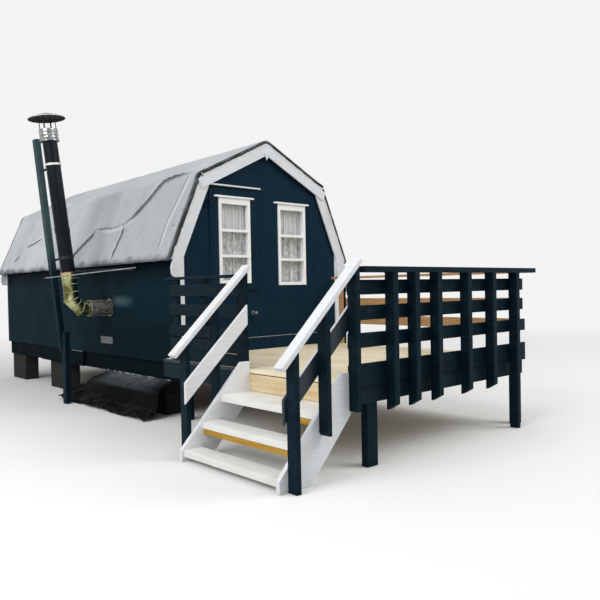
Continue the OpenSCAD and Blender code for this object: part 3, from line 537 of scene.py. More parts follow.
def capSheet():
    # spun steel cap: near black, with a painted highlight on the faces that look up and soot in patches
    paint = startMaterial("spun_rain_cap", {"Specular IOR Level": 0.02})
    tree = paint.tree
    facing = addNode(tree, "ShaderNodeNewGeometry").outputs["Normal"]
    upward = addNode(tree, "ShaderNodeSeparateXYZ", {"Vector": facing}).outputs["Z"]
    soot = addNode(tree, "ShaderNodeTexNoise", {
        "Vector": paint.place, "Scale": 9.0, "Detail": 5.0, "Roughness": 0.6})
    # pale where the cap faces up: painted highlight
    tone = addCoats(tree, "#08090a", [
        (upward, 0.70, 0.93, 1.0, "#a4a8a6"), (soot, 0.45, 0.75, 0.5, "#1f2321")])
    return finishMaterial(paint, tone, (soot, 0.3, 0.7, 0.3, 0.5))


surface = {
    # navy satin oil paint on upright matchboarding: dark, a little sheen, joints 95 mm apart
    "gable": timberPaint("navy_matchboard_paint", "#132838", "#182e3d", "#1d333f", 0.45, (26, 26, 2.0),
                         0.02, 0.095),
    # flat dark timber paint on sheet cladding, dull and patchy; the darker copy on rough sawn beams is
    # painted shade, as they stand in shadow under the hut
    "wall": timberPaint("dark_wall_paint", "#0d232c", "#112831", "#162b33", 0.6, (3, 3, 14), 0.02),
    "beam": timberPaint("beam_paint_with_painted_shade", "#081317", "#0d191d", "#131f21", 0.7, (30, 3, 30), 0.02),
    # navy fence paint on posts, on grooved rails and on the flue's post
    "rail": timberPaint("navy_rail_paint", "#0d1e28", "#142833", "#1b2f38", 0.42, (9, 9, 22), 0.04),
    "railFront": groovedRail("navy_grooved_railFront", 1, -2.873, -2.83),
    "railLeft": groovedRail("navy_grooved_railLeft", 0, -0.212, -0.18),
    "railRight": groovedRail("navy_grooved_railRight", 0, 2.44, 2.472),
    "railFaded": timberPaint("sun_faded_post_paint", "#0d1e28", "#142833", "#1b2f38", 0.55, (22, 22, 3),
                             0.04),
    # white gloss on planed softwood: bright, grain just visible, grey dirt in patches
    "white": timberPaint("white_gloss_upright", "#ebedf1", "#e2e4e8", "#cccbc4", 0.38, (34, 34, 2.4)),
    "whiteSlope": timberPaint("white_gloss_sloping", "#ebedf1", "#e1e4e8", "#cfcdc4", 0.42, (3, 30, 30)),
    # the bargeboards' white is a little darker than the other whites: painted shade on their front faces
    "whiteBarge": timberPaint("white_gloss_bargeboards", "#dfe2e7", "#d5d9de", "#bfc0bc", 0.42, (3, 30, 30),
                              0.3),
    "whiteRail": timberPaint("white_gloss_handrail", "#ebedf1", "#e1e4e8", "#cfcdc4", 0.42, (3, 30, 30)),
    "whiteTread": timberPaint("white_gloss_treads", "#f0f1ef", "#e6e5e0", "#cdc8b9", 0.45, (42, 3, 42)),
    "cream": timberPaint("white_sash_paint", "#f7f9fb", "#f0f2f3", "#e2e2dd", 0.4, (30, 30, 3)),
    # bare softwood: pale treated deck boards 122.5 mm apart, rims, battens, joists, floor and roof boards
    "deck": bareTimber("pale_deck_boards", "#f3ead2", "#e2d4b2", "#b08a62", (26, 1.6, 26), 0.7, (0, 0.1225)),
    "rim": bareTimber("pale_rim_timber", "#dfceaa", "#cbb288", "#98653f", (22, 1.6, 22)),
    "batten": bareTimber("yellow_brown_batten", "#c09a44", "#a67c2c", "#7d5a28", (30, 1.6, 30)),
    "joist": bareTimber("sawn_floor_joists", "#b6986a", "#94754a", "#6d4f30", (2, 26, 26)),
    "floor": bareTimber("pine_floor_boards", "#bfa273", "#a28251", "#6f4d2d", (26, 2, 26), 0.55, (0, 0.12)),
    # the roof boards' dark grey is painted shade, as they are seen from beneath in shadow
    "roofBoard": bareTimber("dark_roof_boards", "#4d4f52", "#3a3b3d", "#27241f", (22, 2, 22), 0.8, (2, 0.11)),
    # metals, the last one browned by the fire
    "stainless": stainlessSteel(),
    "collar": sheetMetal("bright_flue_collar", "#b4b6b6", "#55585a", 0.16),
    "seam": sheetMetal("bright_rolled_seam", "#f2f2ee", "#c9c9c2", 0.42, 0.55),
    "seamTintAndHighlight": seamTintAndHighlight(),
    "ribs": sheetMetal("sooted_flexible_stub", "#b4b3aa", "#3a3a36", 0.3),
    "bracket": sheetMetal("dull_zinc_strap", "#3d4246", "#282c2f", 0.5),
    "stay": sheetMetal("pale_zinc_stay", "#a6a9aa", "#787b7b", 0.4),
    "latch": sheetMetal("dull_zinc_latch", "#8f9293", "#5f6264", 0.4),
    "browned": sheetMetal("heat_browned_band", "#d9a878", "#9a5a3a", 0.25),
    "cap": capSheet(),
    "enamel": blackEnamel(),
    "concrete": concreteBlock(),
    "membrane": roofMembrane(),
    "lace": laceNet(),
    "polythene": blackPolythene(),
    "glass": windowGlass(),
    "vent": ventPlastic(),
}
paintWallShadeAndReflection("dark_wall_paint")
bareInside("navy_grooved_railRight")
fadePost("sun_faded_post_paint")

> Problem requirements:
All of the lines above must be returned exactly.

> Task solution:
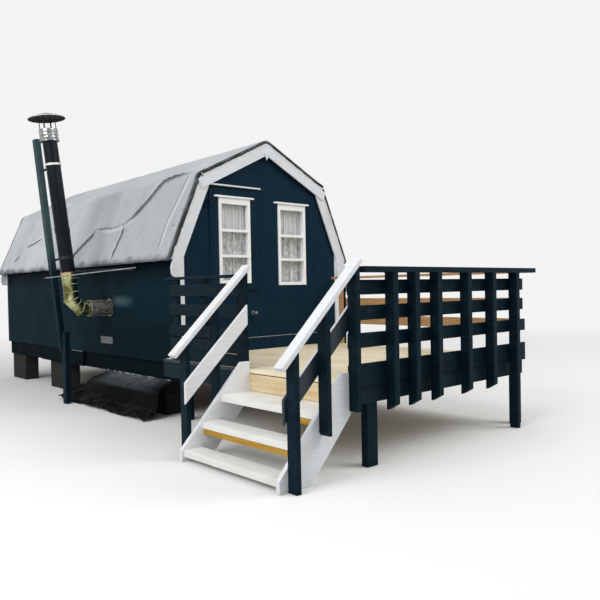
Continue the OpenSCAD and Blender code for this object: part 3, from line 537 of scene.py. More parts follow.
def capSheet():
    # spun steel cap: near black, with a painted highlight on the faces that look up and soot in patches
    paint = startMaterial("spun_rain_cap", {"Specular IOR Level": 0.02})
    tree = paint.tree
    facing = addNode(tree, "ShaderNodeNewGeometry").outputs["Normal"]
    upward = addNode(tree, "ShaderNodeSeparateXYZ", {"Vector": facing}).outputs["Z"]
    soot = addNode(tree, "ShaderNodeTexNoise", {
        "Vector": paint.place, "Scale": 9.0, "Detail": 5.0, "Roughness": 0.6})
    # pale where the cap faces up: painted highlight
    tone = addCoats(tree, "#08090a", [
        (upward, 0.70, 0.93, 1.0, "#a4a8a6"), (soot, 0.45, 0.75, 0.5, "#1f2321")])
    return finishMaterial(paint, tone, (soot, 0.3, 0.7, 0.3, 0.5))


surface = {
    # navy satin oil paint on upright matchboarding: dark, a little sheen, joints 95 mm apart
    "gable": timberPaint("navy_matchboard_paint", "#132838", "#182e3d", "#1d333f", 0.45, (26, 26, 2.0),
                         0.02, 0.095),
    # flat dark timber paint on sheet cladding, dull and patchy; the darker copy on rough sawn beams is
    # painted shade, as they stand in shadow under the hut
    "wall": timberPaint("dark_wall_paint", "#0d232c", "#112831", "#162b33", 0.6, (3, 3, 14), 0.02),
    "beam": timberPaint("beam_paint_with_painted_shade", "#081317", "#0d191d", "#131f21", 0.7, (30, 3, 30), 0.02),
    # navy fence paint on posts, on grooved rails and on the flue's post
    "rail": timberPaint("navy_rail_paint", "#0d1e28", "#142833", "#1b2f38", 0.42, (9, 9, 22), 0.04),
    "railFront": groovedRail("navy_grooved_railFront", 1, -2.873, -2.83),
    "railLeft": groovedRail("navy_grooved_railLeft", 0, -0.212, -0.18),
    "railRight": groovedRail("navy_grooved_railRight", 0, 2.44, 2.472),
    "railFaded": timberPaint("sun_faded_post_paint", "#0d1e28", "#142833", "#1b2f38", 0.55, (22, 22, 3),
                             0.04),
    # white gloss on planed softwood: bright, grain just visible, grey dirt in patches
    "white": timberPaint("white_gloss_upright", "#ebedf1", "#e2e4e8", "#cccbc4", 0.38, (34, 34, 2.4)),
    "whiteSlope": timberPaint("white_gloss_sloping", "#ebedf1", "#e1e4e8", "#cfcdc4", 0.42, (3, 30, 30)),
    # the bargeboards' white is a little darker than the other whites: painted shade on their front faces
    "whiteBarge": timberPaint("white_gloss_bargeboards", "#dfe2e7", "#d5d9de", "#bfc0bc", 0.42, (3, 30, 30),
                              0.3),
    "whiteRail": timberPaint("white_gloss_handrail", "#ebedf1", "#e1e4e8", "#cfcdc4", 0.42, (3, 30, 30)),
    "whiteTread": timberPaint("white_gloss_treads", "#f0f1ef", "#e6e5e0", "#cdc8b9", 0.45, (42, 3, 42)),
    "cream": timberPaint("white_sash_paint", "#f7f9fb", "#f0f2f3", "#e2e2dd", 0.4, (30, 30, 3)),
    # bare softwood: pale treated deck boards 122.5 mm apart, rims, battens, joists, floor and roof boards
    "deck": bareTimber("pale_deck_boards", "#f3ead2", "#e2d4b2", "#b08a62", (26, 1.6, 26), 0.7, (0, 0.1225)),
    "rim": bareTimber("pale_rim_timber", "#dfceaa", "#cbb288", "#98653f", (22, 1.6, 22)),
    "batten": bareTimber("yellow_brown_batten", "#c09a44", "#a67c2c", "#7d5a28", (30, 1.6, 30)),
    "joist": bareTimber("sawn_floor_joists", "#b6986a", "#94754a", "#6d4f30", (2, 26, 26)),
    "floor": bareTimber("pine_floor_boards", "#bfa273", "#a28251", "#6f4d2d", (26, 2, 26), 0.55, (0, 0.12)),
    # the roof boards' dark grey is painted shade, as they are seen from beneath in shadow
    "roofBoard": bareTimber("dark_roof_boards", "#4d4f52", "#3a3b3d", "#27241f", (22, 2, 22), 0.8, (2, 0.11)),
    # metals, the last one browned by the fire
    "stainless": stainlessSteel(),
    "collar": sheetMetal("bright_flue_collar", "#b4b6b6", "#55585a", 0.16),
    "seam": sheetMetal("bright_rolled_seam", "#f2f2ee", "#c9c9c2", 0.42, 0.55),
    "seamTintAndHighlight": seamTintAndHighlight(),
    "ribs": sheetMetal("sooted_flexible_stub", "#b4b3aa", "#3a3a36", 0.3),
    "bracket": sheetMetal("dull_zinc_strap", "#3d4246", "#282c2f", 0.5),
    "stay": sheetMetal("pale_zinc_stay", "#a6a9aa", "#787b7b", 0.4),
    "latch": sheetMetal("dull_zinc_latch", "#8f9293", "#5f6264", 0.4),
    "browned": sheetMetal("heat_browned_band", "#d9a878", "#9a5a3a", 0.25),
    "cap": capSheet(),
    "enamel": blackEnamel(),
    "concrete": concreteBlock(),
    "membrane": roofMembrane(),
    "lace": laceNet(),
    "polythene": blackPolythene(),
    "glass": windowGlass(),
    "vent": ventPlastic(),
}
paintWallShadeAndReflection("dark_wall_paint")
bareInside("navy_grooved_railRight")
fadePost("sun_faded_post_paint")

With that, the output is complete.